- **Short task**:
Only the lines from the start of the material through the line containing "const GAP = 0.3;" are to be extracted, exactly as they appear.
--------
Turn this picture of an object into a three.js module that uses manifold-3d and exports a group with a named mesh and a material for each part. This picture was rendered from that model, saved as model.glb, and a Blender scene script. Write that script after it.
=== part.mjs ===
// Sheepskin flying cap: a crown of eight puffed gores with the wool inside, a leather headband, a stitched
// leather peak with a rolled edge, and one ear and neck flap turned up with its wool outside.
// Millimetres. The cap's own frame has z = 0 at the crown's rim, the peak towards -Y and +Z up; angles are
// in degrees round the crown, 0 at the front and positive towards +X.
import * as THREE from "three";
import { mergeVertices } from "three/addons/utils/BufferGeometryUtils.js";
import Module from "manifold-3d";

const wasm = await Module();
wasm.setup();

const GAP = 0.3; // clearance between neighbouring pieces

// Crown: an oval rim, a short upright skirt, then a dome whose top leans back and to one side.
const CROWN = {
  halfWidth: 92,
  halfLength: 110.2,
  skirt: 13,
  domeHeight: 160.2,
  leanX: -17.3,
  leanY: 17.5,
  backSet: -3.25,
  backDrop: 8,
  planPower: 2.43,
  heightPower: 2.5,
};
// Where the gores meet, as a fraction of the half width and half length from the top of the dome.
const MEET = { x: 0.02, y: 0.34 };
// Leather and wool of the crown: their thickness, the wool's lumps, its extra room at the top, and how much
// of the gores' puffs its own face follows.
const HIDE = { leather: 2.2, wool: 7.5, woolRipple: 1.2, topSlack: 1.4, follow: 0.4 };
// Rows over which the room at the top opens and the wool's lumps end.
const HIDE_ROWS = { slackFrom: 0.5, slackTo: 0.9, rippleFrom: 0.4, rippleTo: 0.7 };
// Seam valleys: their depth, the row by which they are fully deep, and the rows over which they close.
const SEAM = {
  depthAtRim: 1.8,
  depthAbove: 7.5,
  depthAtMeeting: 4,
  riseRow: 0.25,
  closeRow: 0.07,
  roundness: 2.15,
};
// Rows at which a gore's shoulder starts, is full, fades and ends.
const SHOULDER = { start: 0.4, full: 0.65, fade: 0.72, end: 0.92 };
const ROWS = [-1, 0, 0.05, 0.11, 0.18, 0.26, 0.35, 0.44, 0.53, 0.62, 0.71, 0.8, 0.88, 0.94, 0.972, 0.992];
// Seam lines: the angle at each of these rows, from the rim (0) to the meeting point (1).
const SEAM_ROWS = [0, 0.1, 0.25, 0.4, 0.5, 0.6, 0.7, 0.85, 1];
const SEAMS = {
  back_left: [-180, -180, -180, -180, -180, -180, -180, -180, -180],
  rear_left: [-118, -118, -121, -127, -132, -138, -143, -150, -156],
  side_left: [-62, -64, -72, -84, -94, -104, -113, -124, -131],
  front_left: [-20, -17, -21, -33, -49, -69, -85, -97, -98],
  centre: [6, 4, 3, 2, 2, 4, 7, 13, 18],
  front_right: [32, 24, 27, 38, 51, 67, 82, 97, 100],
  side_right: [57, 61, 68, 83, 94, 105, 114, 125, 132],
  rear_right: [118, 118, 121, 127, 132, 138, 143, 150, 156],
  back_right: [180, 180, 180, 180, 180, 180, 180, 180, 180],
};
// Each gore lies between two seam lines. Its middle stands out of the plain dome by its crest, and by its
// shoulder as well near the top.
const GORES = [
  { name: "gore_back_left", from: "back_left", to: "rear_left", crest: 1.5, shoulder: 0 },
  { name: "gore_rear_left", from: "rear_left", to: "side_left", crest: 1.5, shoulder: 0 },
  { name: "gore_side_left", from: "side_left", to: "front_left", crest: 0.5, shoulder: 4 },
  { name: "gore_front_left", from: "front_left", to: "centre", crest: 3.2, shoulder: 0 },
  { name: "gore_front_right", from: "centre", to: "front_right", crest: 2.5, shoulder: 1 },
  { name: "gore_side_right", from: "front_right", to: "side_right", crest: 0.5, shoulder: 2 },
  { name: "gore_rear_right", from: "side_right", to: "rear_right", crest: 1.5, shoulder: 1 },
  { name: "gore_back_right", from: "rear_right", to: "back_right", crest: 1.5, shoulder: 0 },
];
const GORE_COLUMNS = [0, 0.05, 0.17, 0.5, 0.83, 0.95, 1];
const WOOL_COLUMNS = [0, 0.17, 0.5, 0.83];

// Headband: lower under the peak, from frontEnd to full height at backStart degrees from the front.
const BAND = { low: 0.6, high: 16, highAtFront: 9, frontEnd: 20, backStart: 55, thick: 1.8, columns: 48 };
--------
- **Problem solution**:
Turn this picture of an object into a three.js module that uses manifold-3d and exports a group with a named mesh and a material for each part. This picture was rendered from that model, saved as model.glb, and a Blender scene script. Write that script after it.
=== part.mjs ===
// Sheepskin flying cap: a crown of eight puffed gores with the wool inside, a leather headband, a stitched
// leather peak with a rolled edge, and one ear and neck flap turned up with its wool outside.
// Millimetres. The cap's own frame has z = 0 at the crown's rim, the peak towards -Y and +Z up; angles are
// in degrees round the crown, 0 at the front and positive towards +X.
import * as THREE from "three";
import { mergeVertices } from "three/addons/utils/BufferGeometryUtils.js";
import Module from "manifold-3d";

const wasm = await Module();
wasm.setup();

const GAP = 0.3; // clearance between neighbouring pieces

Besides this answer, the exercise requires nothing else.